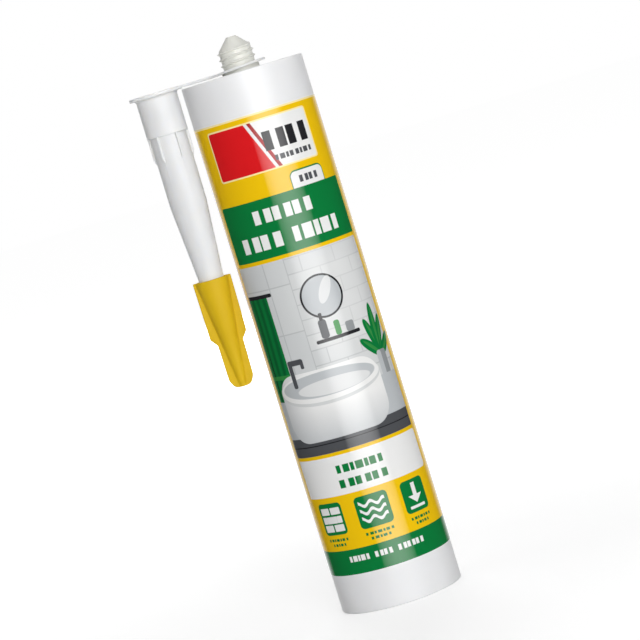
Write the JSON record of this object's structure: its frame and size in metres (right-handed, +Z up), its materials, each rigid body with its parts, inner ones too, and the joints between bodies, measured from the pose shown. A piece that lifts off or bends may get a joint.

==

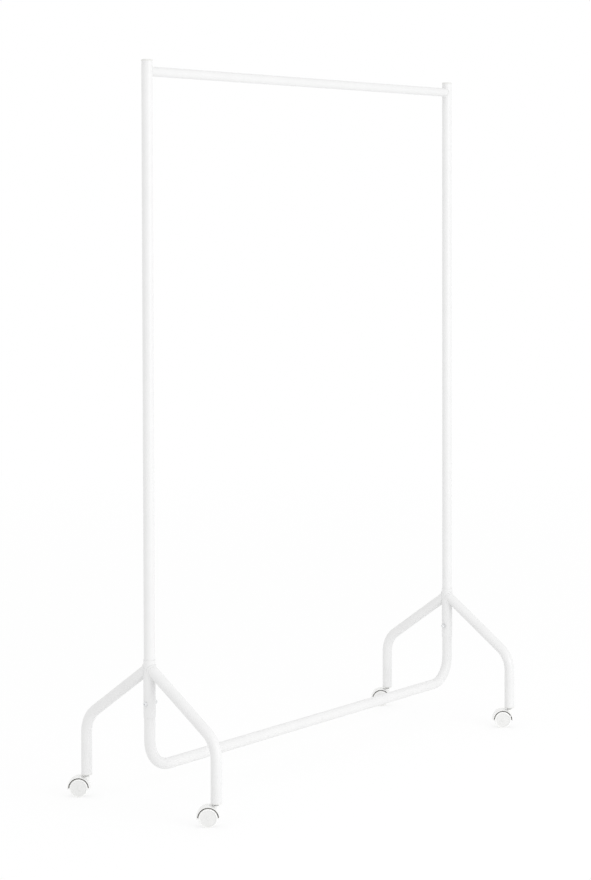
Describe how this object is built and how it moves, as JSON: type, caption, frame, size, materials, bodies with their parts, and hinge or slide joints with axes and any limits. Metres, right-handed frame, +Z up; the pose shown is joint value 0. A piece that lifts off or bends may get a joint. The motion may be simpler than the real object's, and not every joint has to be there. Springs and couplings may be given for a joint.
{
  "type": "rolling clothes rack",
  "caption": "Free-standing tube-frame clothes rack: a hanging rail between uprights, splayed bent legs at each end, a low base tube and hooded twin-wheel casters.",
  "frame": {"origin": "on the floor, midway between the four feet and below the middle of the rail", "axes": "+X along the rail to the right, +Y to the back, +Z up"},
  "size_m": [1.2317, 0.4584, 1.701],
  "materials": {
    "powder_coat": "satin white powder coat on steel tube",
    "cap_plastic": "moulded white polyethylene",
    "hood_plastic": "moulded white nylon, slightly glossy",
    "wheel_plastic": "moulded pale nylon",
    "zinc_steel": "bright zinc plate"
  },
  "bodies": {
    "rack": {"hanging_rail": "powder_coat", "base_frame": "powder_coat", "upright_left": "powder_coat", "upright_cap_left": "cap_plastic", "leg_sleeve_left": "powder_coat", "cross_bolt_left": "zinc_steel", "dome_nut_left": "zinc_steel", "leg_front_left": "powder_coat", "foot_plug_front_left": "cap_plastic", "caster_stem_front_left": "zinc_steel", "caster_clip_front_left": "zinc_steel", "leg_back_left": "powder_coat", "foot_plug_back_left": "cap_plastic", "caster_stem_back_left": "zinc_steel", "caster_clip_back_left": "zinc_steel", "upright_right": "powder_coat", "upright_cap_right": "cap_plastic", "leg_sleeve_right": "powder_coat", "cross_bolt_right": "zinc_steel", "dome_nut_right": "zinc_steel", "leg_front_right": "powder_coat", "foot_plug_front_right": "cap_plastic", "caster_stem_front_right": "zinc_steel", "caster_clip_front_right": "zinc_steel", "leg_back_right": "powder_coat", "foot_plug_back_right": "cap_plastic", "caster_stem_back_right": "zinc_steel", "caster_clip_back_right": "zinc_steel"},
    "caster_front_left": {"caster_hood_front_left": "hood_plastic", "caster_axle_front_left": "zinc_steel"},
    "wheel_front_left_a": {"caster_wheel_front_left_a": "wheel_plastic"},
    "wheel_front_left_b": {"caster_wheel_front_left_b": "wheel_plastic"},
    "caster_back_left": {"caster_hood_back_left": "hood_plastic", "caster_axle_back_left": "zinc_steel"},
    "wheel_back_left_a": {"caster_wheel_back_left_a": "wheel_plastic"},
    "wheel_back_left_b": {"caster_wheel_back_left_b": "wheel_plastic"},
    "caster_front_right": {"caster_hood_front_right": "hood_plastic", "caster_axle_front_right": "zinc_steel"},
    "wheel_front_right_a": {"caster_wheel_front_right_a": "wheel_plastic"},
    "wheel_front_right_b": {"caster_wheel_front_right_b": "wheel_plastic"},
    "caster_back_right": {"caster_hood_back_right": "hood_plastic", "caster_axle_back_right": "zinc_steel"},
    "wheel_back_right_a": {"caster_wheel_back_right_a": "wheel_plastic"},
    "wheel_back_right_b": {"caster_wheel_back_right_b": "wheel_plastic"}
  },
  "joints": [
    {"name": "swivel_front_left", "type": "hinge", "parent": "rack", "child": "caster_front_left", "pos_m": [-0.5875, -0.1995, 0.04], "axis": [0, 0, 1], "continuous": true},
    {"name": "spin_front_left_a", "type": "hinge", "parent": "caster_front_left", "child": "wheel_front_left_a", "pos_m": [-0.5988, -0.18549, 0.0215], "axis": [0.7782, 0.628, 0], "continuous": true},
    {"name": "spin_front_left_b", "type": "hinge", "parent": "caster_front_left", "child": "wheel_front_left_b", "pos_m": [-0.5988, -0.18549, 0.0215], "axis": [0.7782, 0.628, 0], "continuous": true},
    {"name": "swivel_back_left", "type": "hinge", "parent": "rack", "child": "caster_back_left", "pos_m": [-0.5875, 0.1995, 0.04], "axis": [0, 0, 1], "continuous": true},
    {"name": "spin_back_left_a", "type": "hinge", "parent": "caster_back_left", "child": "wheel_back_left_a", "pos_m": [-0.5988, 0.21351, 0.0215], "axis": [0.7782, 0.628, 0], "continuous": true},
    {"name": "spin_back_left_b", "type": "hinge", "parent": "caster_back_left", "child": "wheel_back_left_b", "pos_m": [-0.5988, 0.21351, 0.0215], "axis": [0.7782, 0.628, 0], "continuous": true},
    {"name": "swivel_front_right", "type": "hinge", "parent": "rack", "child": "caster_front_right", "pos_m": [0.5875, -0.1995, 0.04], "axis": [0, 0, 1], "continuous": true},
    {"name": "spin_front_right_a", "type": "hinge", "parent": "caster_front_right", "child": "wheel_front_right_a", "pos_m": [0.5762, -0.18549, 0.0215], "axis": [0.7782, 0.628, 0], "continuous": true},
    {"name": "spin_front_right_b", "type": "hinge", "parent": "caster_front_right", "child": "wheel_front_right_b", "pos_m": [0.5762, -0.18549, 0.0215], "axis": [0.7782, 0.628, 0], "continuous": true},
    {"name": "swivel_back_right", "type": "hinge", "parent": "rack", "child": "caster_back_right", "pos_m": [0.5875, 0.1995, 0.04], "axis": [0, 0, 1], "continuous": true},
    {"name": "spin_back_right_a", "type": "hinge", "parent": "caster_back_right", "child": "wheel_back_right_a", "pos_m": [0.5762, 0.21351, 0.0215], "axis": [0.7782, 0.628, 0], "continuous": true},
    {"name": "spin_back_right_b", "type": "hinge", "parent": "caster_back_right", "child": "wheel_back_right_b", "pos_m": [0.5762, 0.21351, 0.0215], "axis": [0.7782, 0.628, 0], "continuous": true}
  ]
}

[TASK DIRECTIONS] Calculate how many lines of the material include the string "lifts", and state that number by itself.

[ANSWER TO THIS EXERCISE] 2